#### Records for the exercise
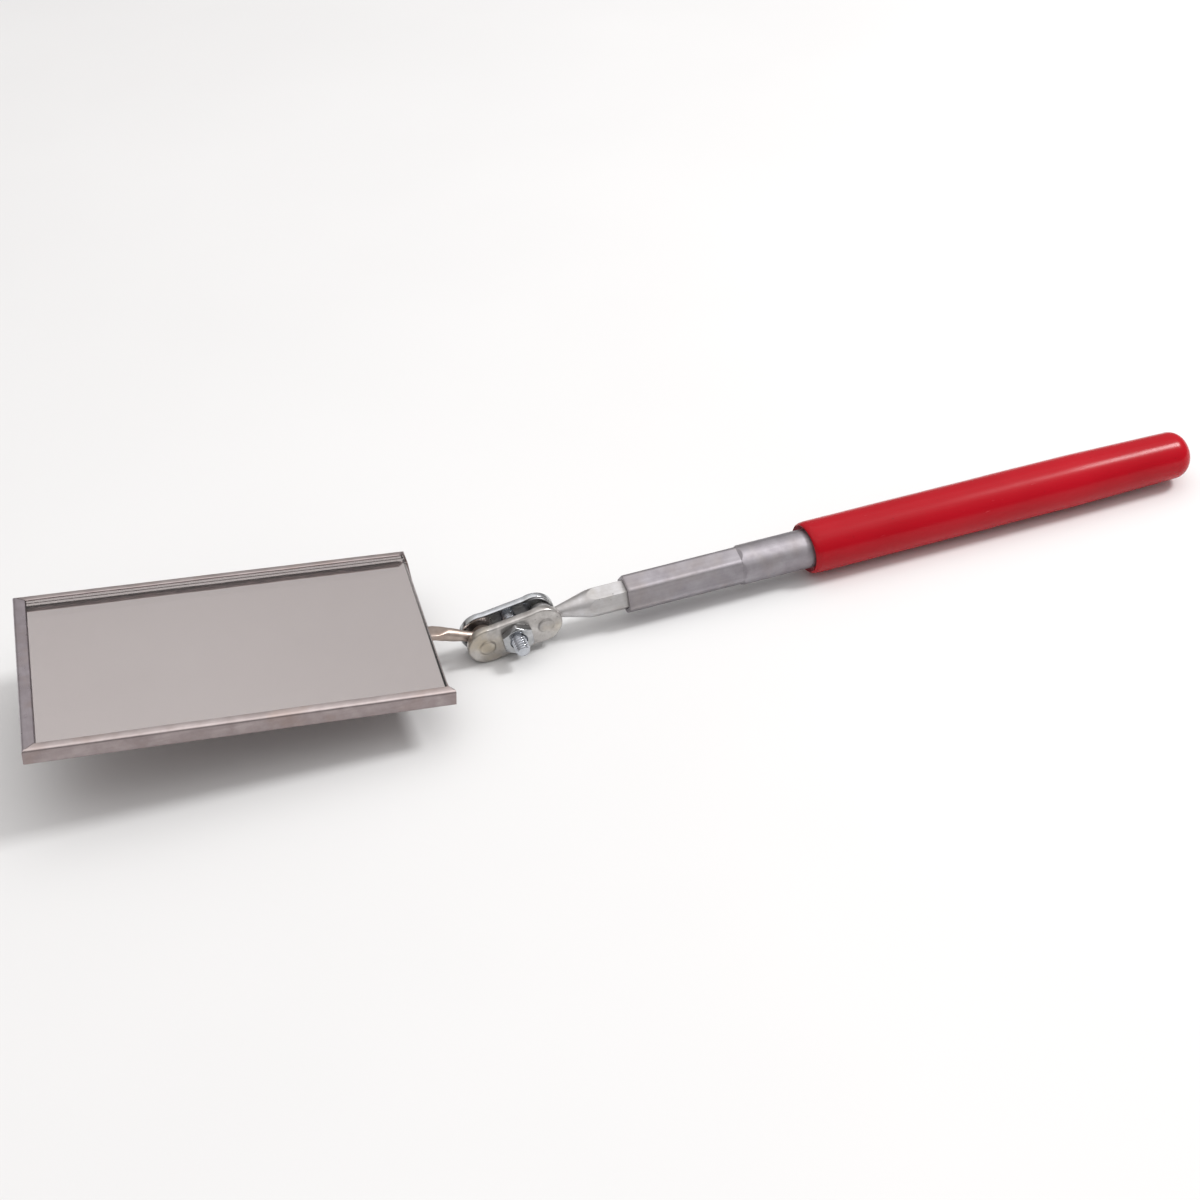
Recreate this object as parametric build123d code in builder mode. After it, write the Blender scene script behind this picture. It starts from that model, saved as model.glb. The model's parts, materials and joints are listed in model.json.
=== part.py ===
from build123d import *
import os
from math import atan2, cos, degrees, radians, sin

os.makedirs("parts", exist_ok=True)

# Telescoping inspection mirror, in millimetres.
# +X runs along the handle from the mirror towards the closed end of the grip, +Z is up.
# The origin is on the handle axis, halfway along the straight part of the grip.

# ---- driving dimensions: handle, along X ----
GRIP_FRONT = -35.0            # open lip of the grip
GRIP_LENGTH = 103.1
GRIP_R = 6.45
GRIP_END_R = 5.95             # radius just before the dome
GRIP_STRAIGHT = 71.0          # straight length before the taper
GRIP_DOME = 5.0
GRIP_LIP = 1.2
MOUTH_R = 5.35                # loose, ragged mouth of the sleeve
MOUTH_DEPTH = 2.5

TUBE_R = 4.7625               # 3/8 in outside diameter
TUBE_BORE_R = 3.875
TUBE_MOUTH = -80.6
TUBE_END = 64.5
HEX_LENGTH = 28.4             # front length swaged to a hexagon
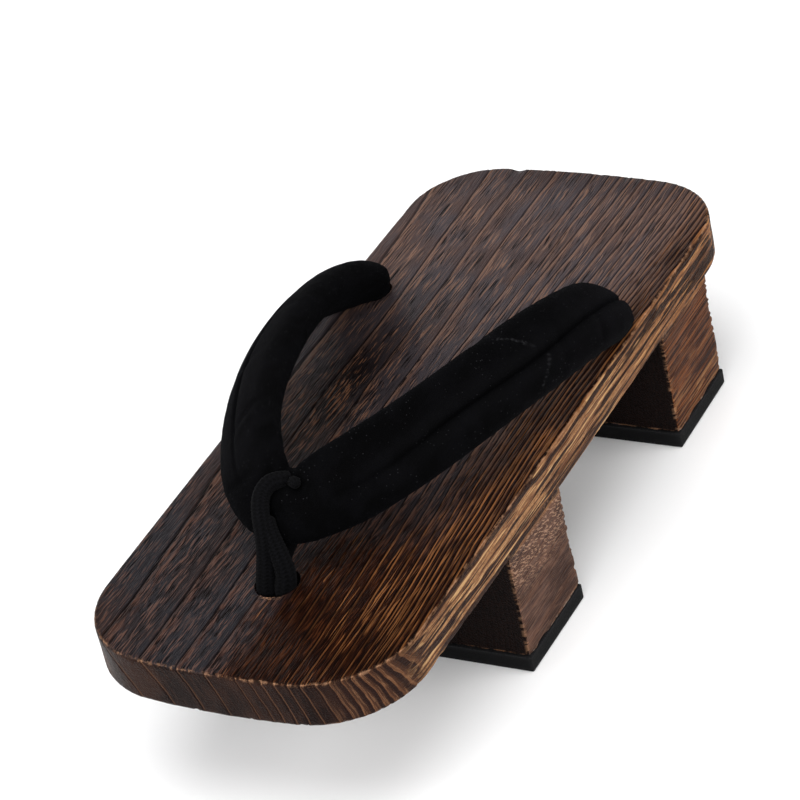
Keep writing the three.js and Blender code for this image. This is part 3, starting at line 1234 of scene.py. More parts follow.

#### Instructions for the task
Exactly reproduce all of the entries above.

#### Answer in full
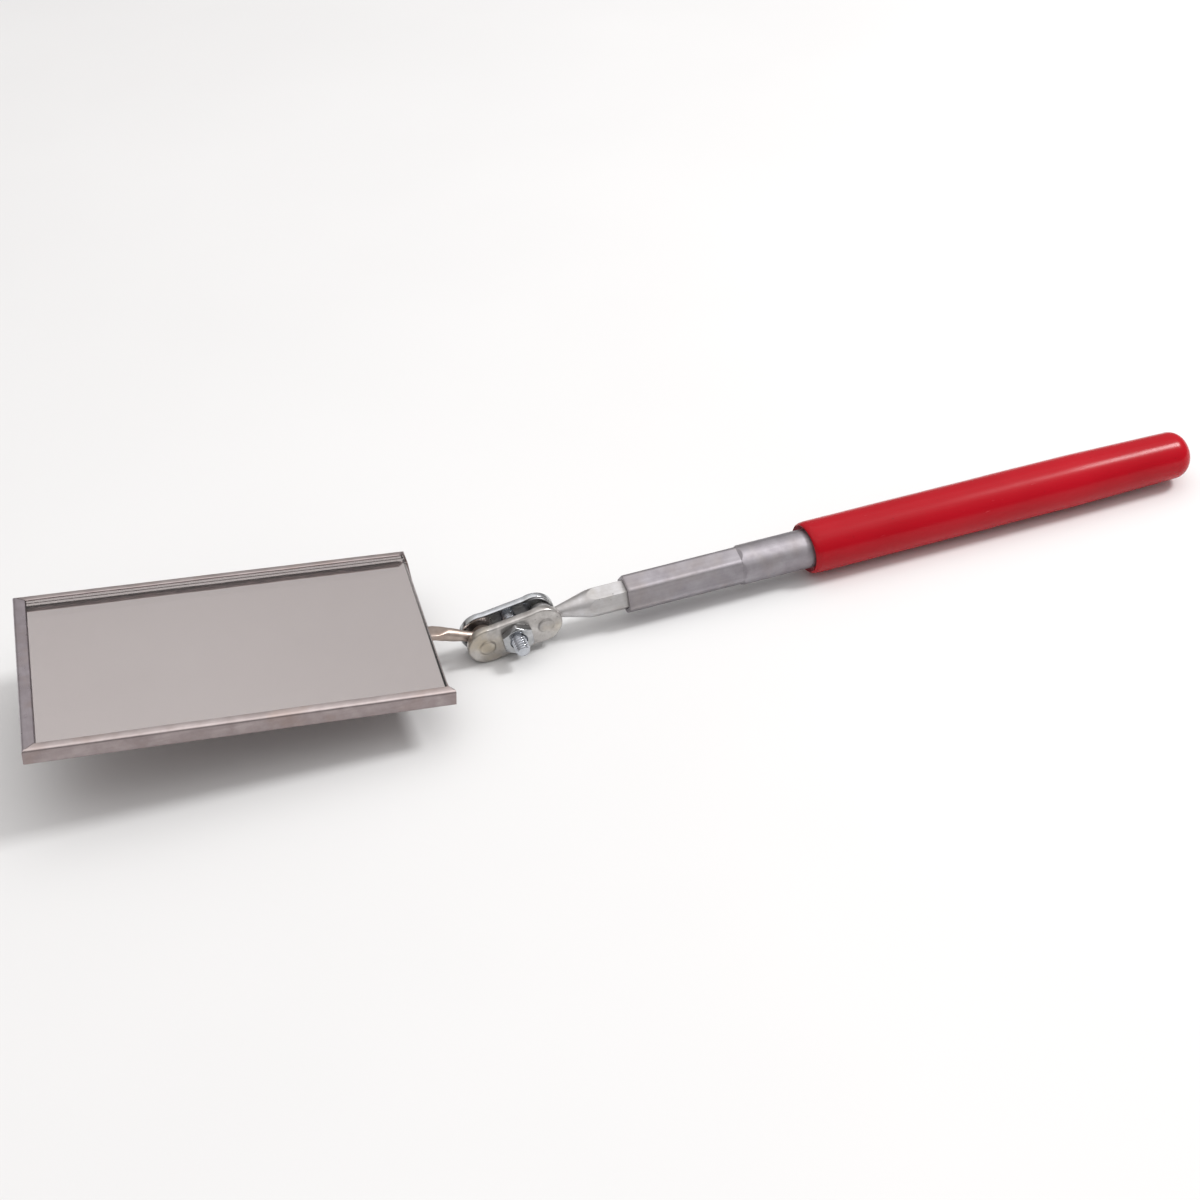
Recreate this object as parametric build123d code in builder mode. After it, write the Blender scene script behind this picture. It starts from that model, saved as model.glb. The model's parts, materials and joints are listed in model.json.
=== part.py ===
from build123d import *
import os
from math import atan2, cos, degrees, radians, sin

os.makedirs("parts", exist_ok=True)

# Telescoping inspection mirror, in millimetres.
# +X runs along the handle from the mirror towards the closed end of the grip, +Z is up.
# The origin is on the handle axis, halfway along the straight part of the grip.

# ---- driving dimensions: handle, along X ----
GRIP_FRONT = -35.0            # open lip of the grip
GRIP_LENGTH = 103.1
GRIP_R = 6.45
GRIP_END_R = 5.95             # radius just before the dome
GRIP_STRAIGHT = 71.0          # straight length before the taper
GRIP_DOME = 5.0
GRIP_LIP = 1.2
MOUTH_R = 5.35                # loose, ragged mouth of the sleeve
MOUTH_DEPTH = 2.5

TUBE_R = 4.7625               # 3/8 in outside diameter
TUBE_BORE_R = 3.875
TUBE_MOUTH = -80.6
TUBE_END = 64.5
HEX_LENGTH = 28.4             # front length swaged to a hexagon
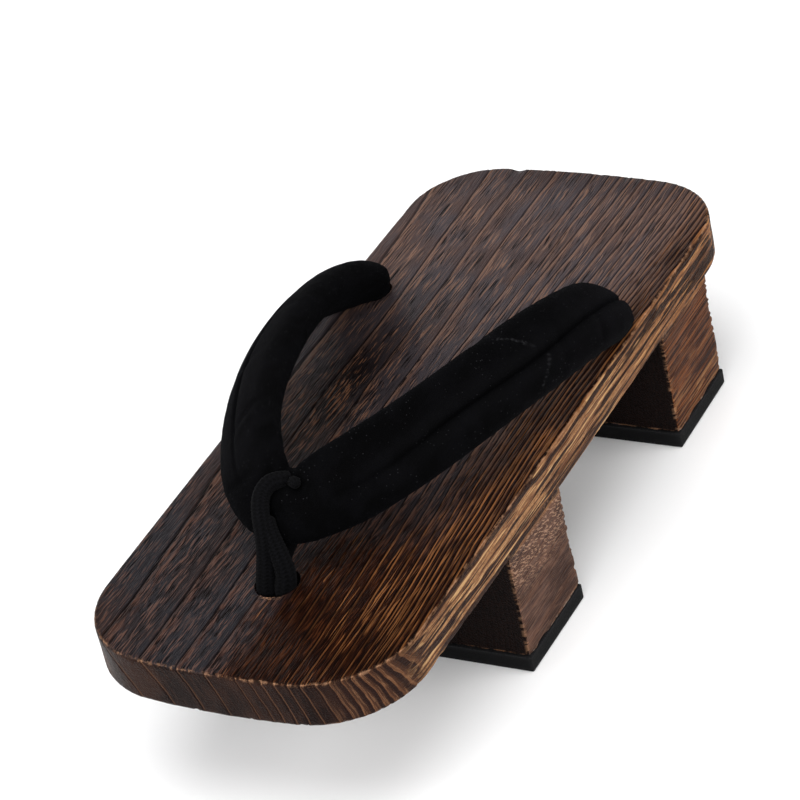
Keep writing the three.js and Blender code for this image. This is part 3, starting at line 1234 of scene.py. More parts follow.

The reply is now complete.